According to the U. S. Environmental Protection Agency, over one third of food produced in the U.S goes to waste and makes up roughly 24% of landfills.  

“People waste billions of pounds of food per year, and these can account for billions of meals,” Anderson said. “One in eight people in Utah are facing food insecurity.”

Preventing and reducing food waste through processes like gleaning can help increase food security while making fresh produce available to communities in need.  

“It’s really rewarding to know that I’m able to see the work all the way from start to finish and to see the impact it has, from the community members all the way to the people who receive the produce,” Anderson said. 

A large portion of the produce collected by the group is distributed to the USU food pantry known as SNAC. 

“Our basic mission is to make sure that students have an adequate amount of food,” said Jonathan Walters, one of the program coordinators at SNAC. 

SNAC works with the group to ensure students have access to a variety of nutritious and diverse foods, including fresh produce. 

Walters said there are two main categories of food insecurity that SNAC is concerned with on campus: low food security and very low food security. 

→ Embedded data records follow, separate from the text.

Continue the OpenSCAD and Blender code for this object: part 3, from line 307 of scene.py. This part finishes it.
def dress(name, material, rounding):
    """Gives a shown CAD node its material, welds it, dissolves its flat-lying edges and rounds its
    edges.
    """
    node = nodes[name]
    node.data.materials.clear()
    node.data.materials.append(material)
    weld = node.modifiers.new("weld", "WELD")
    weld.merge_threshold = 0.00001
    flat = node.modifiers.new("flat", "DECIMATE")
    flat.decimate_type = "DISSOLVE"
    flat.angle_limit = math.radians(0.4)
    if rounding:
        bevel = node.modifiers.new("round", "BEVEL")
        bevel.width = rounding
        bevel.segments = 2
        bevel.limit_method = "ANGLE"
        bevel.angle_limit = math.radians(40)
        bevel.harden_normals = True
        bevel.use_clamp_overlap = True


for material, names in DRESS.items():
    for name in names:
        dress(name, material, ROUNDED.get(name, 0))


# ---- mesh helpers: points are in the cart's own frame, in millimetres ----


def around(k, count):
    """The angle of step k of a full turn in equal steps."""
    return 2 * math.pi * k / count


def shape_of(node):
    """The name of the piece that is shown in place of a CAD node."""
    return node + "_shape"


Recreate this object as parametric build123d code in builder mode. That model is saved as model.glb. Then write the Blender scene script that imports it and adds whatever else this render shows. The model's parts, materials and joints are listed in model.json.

“Low food security is where students may have enough food to eat, but it’s not nutritionally diverse,” Walters said.  

Low food security could look like a lack of fruits and vegetables in a diet mainly composed of prepackaged foods. 

“Then there’s very low food security, which is where students don’t have the nutritional variety they need, and then they also are skipping meals or rationing food because they don’t have enough food,” Walters said. 

SNAC aims to address these categories of food insecurity by providing students with fresh fruit and vegetables for free.  

SNAC composts lower quality produce that can’t be distributed to students so it can be transported to the USU Student Organic Farm, a student-run farm near campus. 

“Students really like the fresh produce,” Walters said. “Having that produce available to students and making sure that they have it is definitely a success.”